*SOURCE RECORDS*:

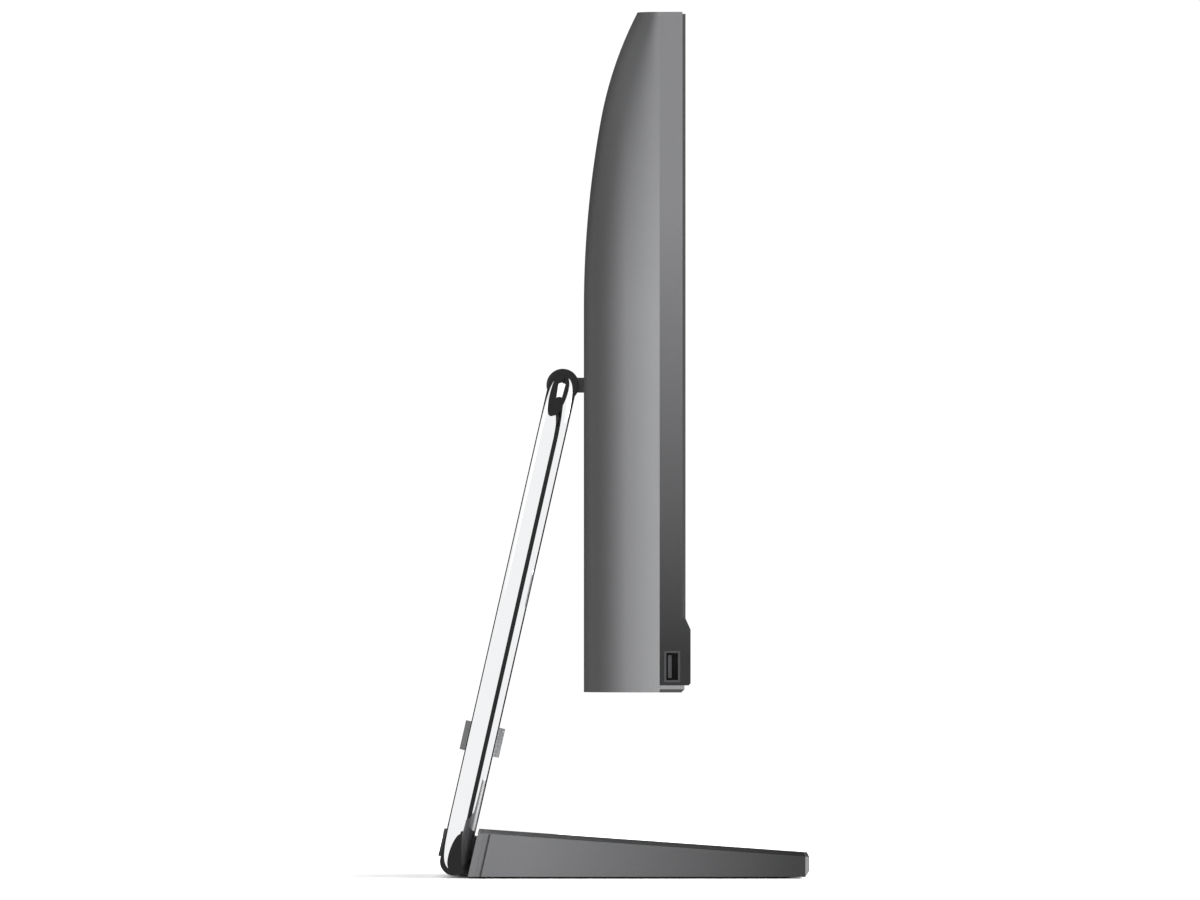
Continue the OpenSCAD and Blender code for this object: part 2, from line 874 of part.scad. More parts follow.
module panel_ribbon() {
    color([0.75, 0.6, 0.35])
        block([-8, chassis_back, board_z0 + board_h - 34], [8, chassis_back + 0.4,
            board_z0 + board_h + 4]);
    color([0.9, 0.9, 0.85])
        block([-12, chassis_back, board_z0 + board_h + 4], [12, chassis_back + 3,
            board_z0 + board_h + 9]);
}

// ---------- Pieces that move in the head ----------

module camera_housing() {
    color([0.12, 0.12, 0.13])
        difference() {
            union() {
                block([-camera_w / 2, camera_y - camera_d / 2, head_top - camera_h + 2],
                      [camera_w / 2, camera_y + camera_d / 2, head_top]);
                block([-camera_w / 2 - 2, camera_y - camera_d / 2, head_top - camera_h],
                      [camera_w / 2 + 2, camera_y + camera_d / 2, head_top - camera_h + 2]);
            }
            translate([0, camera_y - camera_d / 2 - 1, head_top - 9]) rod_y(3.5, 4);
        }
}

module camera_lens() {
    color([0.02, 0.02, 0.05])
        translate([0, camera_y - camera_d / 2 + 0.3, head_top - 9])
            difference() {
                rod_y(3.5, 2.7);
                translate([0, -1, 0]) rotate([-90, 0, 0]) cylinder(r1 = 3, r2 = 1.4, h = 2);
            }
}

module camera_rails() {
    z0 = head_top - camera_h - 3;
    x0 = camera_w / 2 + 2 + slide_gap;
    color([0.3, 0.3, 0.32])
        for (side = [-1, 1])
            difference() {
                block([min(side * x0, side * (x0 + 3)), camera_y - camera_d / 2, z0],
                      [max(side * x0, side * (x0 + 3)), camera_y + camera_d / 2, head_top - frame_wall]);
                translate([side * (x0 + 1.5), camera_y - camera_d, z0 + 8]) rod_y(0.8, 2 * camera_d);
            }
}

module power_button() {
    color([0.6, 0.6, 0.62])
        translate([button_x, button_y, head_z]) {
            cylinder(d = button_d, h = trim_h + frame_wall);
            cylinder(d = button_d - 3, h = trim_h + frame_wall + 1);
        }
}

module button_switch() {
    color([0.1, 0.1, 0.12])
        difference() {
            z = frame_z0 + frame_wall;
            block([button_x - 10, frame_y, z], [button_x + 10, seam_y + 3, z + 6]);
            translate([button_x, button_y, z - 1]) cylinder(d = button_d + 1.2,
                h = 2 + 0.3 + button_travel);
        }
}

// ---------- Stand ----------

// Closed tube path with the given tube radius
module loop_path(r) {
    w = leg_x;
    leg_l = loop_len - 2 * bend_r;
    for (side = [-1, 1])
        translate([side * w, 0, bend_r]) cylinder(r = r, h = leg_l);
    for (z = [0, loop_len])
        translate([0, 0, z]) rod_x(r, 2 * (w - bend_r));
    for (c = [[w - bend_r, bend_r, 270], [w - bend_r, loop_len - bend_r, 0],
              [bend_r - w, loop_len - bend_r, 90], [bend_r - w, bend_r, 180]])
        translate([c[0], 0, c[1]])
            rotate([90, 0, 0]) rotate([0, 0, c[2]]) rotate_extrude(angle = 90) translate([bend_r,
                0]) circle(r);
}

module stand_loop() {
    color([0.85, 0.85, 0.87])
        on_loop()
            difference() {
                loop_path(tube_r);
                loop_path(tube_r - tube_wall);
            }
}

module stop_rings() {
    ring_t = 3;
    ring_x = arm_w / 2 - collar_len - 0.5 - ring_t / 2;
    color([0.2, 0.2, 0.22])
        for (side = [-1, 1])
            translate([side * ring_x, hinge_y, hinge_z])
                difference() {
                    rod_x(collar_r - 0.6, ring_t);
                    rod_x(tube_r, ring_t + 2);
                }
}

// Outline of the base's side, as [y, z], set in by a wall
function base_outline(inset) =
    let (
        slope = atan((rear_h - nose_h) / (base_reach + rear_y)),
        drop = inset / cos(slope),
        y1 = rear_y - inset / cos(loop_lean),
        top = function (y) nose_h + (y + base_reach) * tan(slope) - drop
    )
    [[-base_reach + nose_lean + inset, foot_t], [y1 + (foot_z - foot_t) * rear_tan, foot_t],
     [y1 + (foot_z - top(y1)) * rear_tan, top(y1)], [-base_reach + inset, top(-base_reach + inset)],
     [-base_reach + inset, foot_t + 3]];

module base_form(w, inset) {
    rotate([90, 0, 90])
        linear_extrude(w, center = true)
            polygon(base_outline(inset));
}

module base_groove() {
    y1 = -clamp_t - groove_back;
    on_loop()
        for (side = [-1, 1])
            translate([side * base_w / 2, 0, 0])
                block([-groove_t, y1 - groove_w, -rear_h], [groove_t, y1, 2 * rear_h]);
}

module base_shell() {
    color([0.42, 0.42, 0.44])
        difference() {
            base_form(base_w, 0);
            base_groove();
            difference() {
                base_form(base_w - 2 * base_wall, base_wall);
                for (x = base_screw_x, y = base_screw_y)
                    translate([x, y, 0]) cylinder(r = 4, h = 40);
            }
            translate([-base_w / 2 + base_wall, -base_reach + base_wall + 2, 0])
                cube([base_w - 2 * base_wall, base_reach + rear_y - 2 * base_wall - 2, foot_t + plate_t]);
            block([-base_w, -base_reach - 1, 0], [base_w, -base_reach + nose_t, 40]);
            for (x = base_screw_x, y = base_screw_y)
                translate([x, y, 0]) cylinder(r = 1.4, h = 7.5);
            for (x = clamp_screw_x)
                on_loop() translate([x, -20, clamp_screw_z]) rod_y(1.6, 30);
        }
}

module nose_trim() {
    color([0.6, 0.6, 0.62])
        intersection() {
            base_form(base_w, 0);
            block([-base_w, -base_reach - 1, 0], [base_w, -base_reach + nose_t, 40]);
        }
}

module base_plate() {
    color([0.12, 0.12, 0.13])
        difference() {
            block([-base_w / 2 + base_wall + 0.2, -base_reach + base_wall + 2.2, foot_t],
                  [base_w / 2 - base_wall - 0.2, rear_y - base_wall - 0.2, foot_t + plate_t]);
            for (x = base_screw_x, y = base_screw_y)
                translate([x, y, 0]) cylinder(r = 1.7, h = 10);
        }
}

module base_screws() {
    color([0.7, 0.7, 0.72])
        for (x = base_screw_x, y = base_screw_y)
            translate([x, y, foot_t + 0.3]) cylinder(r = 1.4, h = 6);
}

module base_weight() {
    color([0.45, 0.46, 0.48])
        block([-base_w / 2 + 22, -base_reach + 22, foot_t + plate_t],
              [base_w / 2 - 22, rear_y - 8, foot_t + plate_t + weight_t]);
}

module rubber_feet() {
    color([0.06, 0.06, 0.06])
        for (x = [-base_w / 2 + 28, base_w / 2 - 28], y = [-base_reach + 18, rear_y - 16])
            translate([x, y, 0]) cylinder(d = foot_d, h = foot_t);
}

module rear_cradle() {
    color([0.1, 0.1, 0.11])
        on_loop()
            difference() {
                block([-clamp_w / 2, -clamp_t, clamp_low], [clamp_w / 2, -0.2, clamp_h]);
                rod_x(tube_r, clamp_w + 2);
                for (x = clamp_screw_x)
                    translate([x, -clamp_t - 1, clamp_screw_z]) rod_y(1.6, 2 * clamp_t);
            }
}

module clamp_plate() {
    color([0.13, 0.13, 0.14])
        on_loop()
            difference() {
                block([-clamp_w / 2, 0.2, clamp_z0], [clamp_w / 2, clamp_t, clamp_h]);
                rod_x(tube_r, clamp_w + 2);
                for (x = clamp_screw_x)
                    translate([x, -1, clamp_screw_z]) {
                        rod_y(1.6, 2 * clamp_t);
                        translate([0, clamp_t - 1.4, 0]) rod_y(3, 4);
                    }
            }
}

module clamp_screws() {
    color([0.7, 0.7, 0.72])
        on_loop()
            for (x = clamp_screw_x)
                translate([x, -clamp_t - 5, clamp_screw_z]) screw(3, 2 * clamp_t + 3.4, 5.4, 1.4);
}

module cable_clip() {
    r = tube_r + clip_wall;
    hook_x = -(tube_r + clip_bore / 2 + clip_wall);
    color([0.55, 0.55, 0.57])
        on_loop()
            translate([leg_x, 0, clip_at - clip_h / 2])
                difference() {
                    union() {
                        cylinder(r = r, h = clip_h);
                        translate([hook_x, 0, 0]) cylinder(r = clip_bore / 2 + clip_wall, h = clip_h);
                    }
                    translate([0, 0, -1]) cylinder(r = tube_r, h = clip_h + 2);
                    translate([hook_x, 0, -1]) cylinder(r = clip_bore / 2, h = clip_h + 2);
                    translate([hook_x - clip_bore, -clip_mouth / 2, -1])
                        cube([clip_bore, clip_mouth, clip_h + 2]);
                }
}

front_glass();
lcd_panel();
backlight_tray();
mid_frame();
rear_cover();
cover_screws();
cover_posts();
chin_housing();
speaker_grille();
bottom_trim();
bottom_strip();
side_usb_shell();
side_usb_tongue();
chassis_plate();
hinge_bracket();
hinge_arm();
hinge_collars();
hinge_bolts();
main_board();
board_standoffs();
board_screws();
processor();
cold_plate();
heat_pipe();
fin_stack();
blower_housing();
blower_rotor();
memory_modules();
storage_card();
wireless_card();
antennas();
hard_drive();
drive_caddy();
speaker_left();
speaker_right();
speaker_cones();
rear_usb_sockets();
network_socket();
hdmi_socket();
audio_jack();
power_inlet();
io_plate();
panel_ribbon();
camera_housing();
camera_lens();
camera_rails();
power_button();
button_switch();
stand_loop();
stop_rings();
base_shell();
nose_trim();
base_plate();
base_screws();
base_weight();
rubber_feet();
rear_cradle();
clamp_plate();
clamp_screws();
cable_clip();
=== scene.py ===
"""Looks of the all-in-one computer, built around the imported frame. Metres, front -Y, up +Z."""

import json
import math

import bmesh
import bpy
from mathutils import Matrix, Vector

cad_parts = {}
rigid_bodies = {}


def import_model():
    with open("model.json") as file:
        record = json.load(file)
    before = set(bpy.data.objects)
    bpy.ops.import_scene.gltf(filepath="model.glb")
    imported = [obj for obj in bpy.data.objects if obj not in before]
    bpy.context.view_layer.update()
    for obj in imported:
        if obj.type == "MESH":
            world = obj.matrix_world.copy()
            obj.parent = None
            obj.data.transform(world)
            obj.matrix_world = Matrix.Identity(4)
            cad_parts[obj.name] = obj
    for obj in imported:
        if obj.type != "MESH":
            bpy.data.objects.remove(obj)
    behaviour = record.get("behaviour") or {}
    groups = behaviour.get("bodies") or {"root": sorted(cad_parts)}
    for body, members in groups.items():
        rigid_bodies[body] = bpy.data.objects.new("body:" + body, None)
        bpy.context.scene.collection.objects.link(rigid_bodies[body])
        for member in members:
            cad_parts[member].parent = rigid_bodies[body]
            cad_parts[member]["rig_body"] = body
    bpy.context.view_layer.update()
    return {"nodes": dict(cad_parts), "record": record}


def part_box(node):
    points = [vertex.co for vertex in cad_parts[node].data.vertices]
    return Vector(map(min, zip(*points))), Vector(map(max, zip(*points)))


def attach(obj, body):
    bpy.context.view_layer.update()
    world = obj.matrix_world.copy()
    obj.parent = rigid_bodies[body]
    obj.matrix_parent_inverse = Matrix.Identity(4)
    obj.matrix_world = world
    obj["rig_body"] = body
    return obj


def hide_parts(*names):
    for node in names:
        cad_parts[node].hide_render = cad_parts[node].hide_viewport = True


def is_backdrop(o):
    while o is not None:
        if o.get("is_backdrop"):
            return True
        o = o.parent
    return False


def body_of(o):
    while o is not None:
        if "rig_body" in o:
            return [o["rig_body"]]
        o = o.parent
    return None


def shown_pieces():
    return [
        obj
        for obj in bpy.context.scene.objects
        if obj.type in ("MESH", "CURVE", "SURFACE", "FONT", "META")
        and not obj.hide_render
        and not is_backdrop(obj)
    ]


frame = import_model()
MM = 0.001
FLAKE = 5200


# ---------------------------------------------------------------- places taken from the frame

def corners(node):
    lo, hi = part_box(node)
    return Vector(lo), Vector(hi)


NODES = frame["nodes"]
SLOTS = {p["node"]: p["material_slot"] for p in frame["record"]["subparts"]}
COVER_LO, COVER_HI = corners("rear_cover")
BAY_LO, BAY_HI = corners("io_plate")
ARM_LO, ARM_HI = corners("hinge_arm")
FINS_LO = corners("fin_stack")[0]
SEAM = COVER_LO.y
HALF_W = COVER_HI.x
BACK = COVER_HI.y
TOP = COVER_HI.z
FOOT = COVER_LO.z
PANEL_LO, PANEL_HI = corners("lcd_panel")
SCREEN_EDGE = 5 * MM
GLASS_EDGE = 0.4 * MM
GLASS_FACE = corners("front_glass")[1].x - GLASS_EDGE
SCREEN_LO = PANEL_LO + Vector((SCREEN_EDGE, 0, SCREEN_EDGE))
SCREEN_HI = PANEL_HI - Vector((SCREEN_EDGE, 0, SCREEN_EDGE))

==

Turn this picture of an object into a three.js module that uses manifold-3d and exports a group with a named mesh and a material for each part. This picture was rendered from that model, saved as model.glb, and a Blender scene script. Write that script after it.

*WHAT THE EXERCISE ASKS*: Identify each line of the material where the word "data" shows up, and copy it.

*THE REPLY*:
    before = set(bpy.data.objects)
    imported = [obj for obj in bpy.data.objects if obj not in before]
            obj.data.transform(world)
            bpy.data.objects.remove(obj)
        rigid_bodies[body] = bpy.data.objects.new("body:" + body, None)
    points = [vertex.co for vertex in cad_parts[node].data.vertices]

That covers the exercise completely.